Получилось весьма изящно.
Примерно такой же риторический прием использовал Олейников и в отношении Хармса: критика, которая на деле оборачивается похвалой и упреком издательствам и журналам, не спешащим приглашать печататься таких замечательных детских авторов:
«Я считаю, что, несмотря на все свои ошибки, Хармс — очень ценный детский поэт. Недаром же С. Я. Маршак — человек, необычайно требовательный в отношении стихов — так охотно сотрудничает с Хармсом. У Маршака и Хармса есть несколько вещей, написанных совместно. А выбор Маршака — вещь не случайная.
Но почему же молчит Хармс, почему он не пишет стихов за последние годы?
Почему он не старается своих старых ошибок (так! — А. К.) исправить новой полноценной продукцией?
Почему детское издательство не ведет работу с Хармсом в этом направлении?
Мне известно, что в настоящее время Хармс работает над переделкой для детей Дон-Кихота. Это очень хорошо и очень нужно. Я думаю, что Хармс лучше остальных сможет обработать для детей Сервантеса.
Но не в этом его главная работа. Он должен заниматься прямым своим делом — писанием детских стихов, насыщенных советской тематикой».
Примерно в том же духе говорил Олейников и о Введенском с Заболоцким, упомянул он и Б. Левина с Савельевым (под таким псевдонимом писал Леонид Липавский). И в финале своего выступления, снова покритиковав себя, он заговорил о ситуации в детских журналах. В его выступлении приводились факты, которые приводить было просто опасно. В то время, когда государственная пропагандистская машина доказывала, насколько стало лучше жить в Советской стране по сравнению с царской Россией и насколько лучше живут люди при социализме, чем в капиталистических странах, Олейников с потрясающей смелостью привел с трибуны убийственный пример: оказывается, в России до революции выходило около сорока детских журналов, в Нью-Йорке в середине 1930-х годов — 200, а в Москве и Ленинграде — всего пять. При этом четыре в Москве и лишь один — в Ленинграде. Олейников предложил создать 15 новых детских журналов, причем среди них должны были быть совсем уж для того времени необычные, как, например, журнал для трехлетних. В нем не должно быть текста вообще — одни картинки.
Наверное, даже нет смысла упоминать, что даже несмотря на то, что выступление Олейникова получило положительную оценку в «Литературном Ленинграде», все его предложения были положены под сукно.

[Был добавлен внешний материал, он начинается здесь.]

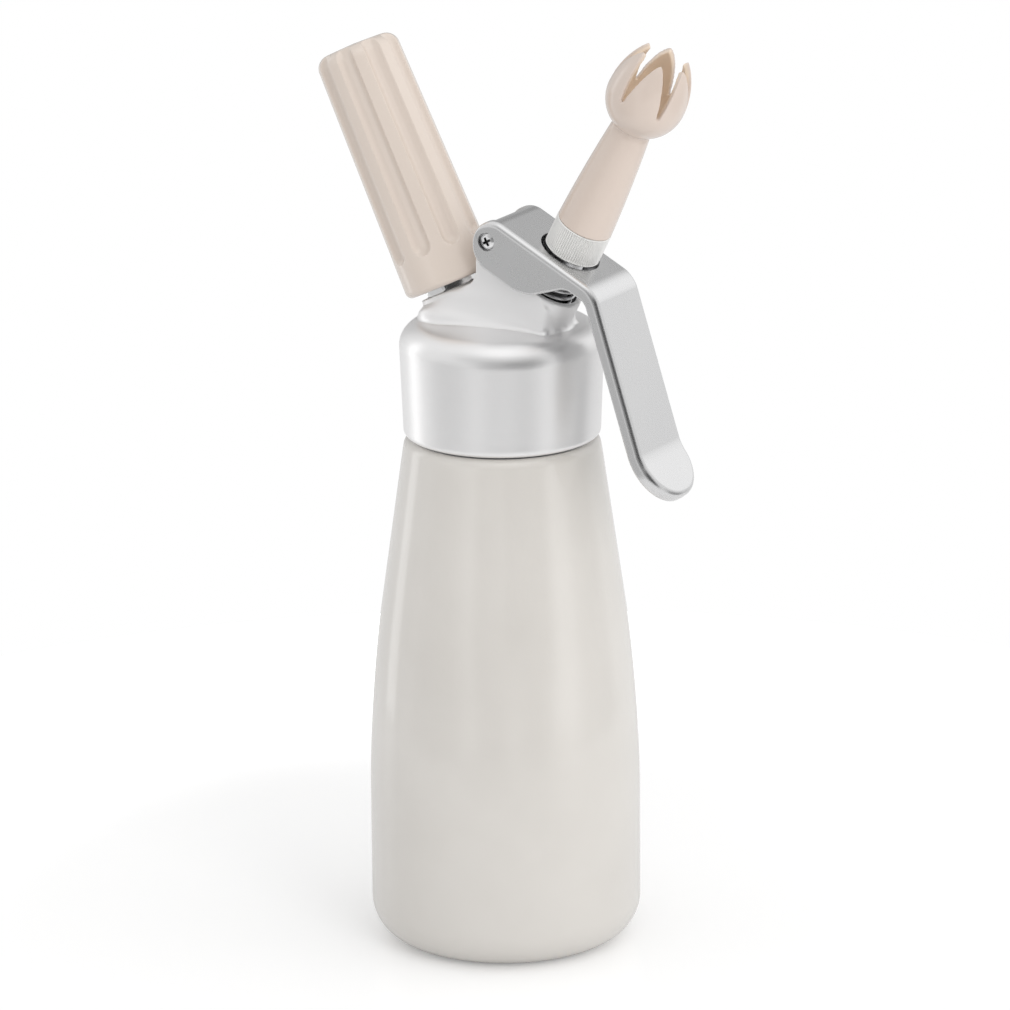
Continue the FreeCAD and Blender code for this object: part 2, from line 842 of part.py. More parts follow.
def make_charger_holder():
    """Moulded holder: tapered, nine flutes that run out at its rounded top."""
    low = d["holder_stand_off"]
    end = charger_mouth_level() + d["charger_length"] + d["seat_gap"]
    top = end + d["holder_end_wall"]
    foot, crown = d["holder_foot_radius"], d["holder_top_radius"]
    low_round, high_round = d["holder_foot_round"], d["holder_top_round"]
    cavity = d["charger_radius"] + d["holder_clearance"]
    seat = d["stub_thread_radius"] + d["running_clearance"] + d["insert_wall"]
    insert_low = low + d["insert_depth"]
    insert_top = insert_low + d["insert_length"]
    mouth = d["stub_thread_radius"] + d["side_gap"]
    body = turned("charger_holder", [
        (mouth, low),
        (foot - low_round, low),
        (foot, low + low_round, low_round, True),
        (crown, top - high_round),
        (crown - high_round, top, high_round, True),
        (0, top),
        (0, end),
        (cavity, end - cavity, cavity, False),
        (cavity, insert_top),
        (seat, insert_top),
        (seat, insert_low),
        (mouth, insert_low),
    ])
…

А что он имел в виду, когда говорил о работе Хармса над Сервантесом? Действительно, в 1930-е годы стало очень популярно пересказывать произведения классиков европейской литературы. Охотно занимались этим и бывшие обэриуты, к примеру, годом раньше, в 1935 году, вышел из печати роман Ф. Рабле «Гаргантюа и Пантагрюэль» в пересказе Заболоцкого для детей старшего возраста с рисунками Доре. Разумеется, пересказ подобного явно недетского текста для детей представлял известную трудность, но Заболоцкого это не смутило. Примерно так же родился и замысел Хармса пересказать Сервантеса. Об этом рассказал в своих воспоминаниях Н. И. Харджиев, называя в качестве автора идеи подобных пересказов С. Маршака: «И вот, Хармсу предложили пересказать „Дон-Кихота“. Я жил тогда у Хармса, он должен был пойти заключить договор. Мы договорились после этого встретиться, чтобы пойти обедать. Я спрашиваю у него: „Ну, как, заключили договор?“ Он отвечает: „Нет“. — „Почему?“ — „Знаете, на Сервантеса рука не поднимается“». В качестве существенного штриха следует помнить, что с 1932 года детские книги у Хармса не выходили (Олейников был тут совершенно прав в своем выступлении) и зарабатывал он нечастыми публикациями, в основном в «Чиже» (в «Еже» у него после 1932 года вышла только одна публикация — стихотворение «Новый город», 1935), так что деньги, которые он мог бы получить по договору за Сервантеса и от которых он в результате отказался, были для нега совсем не лишними.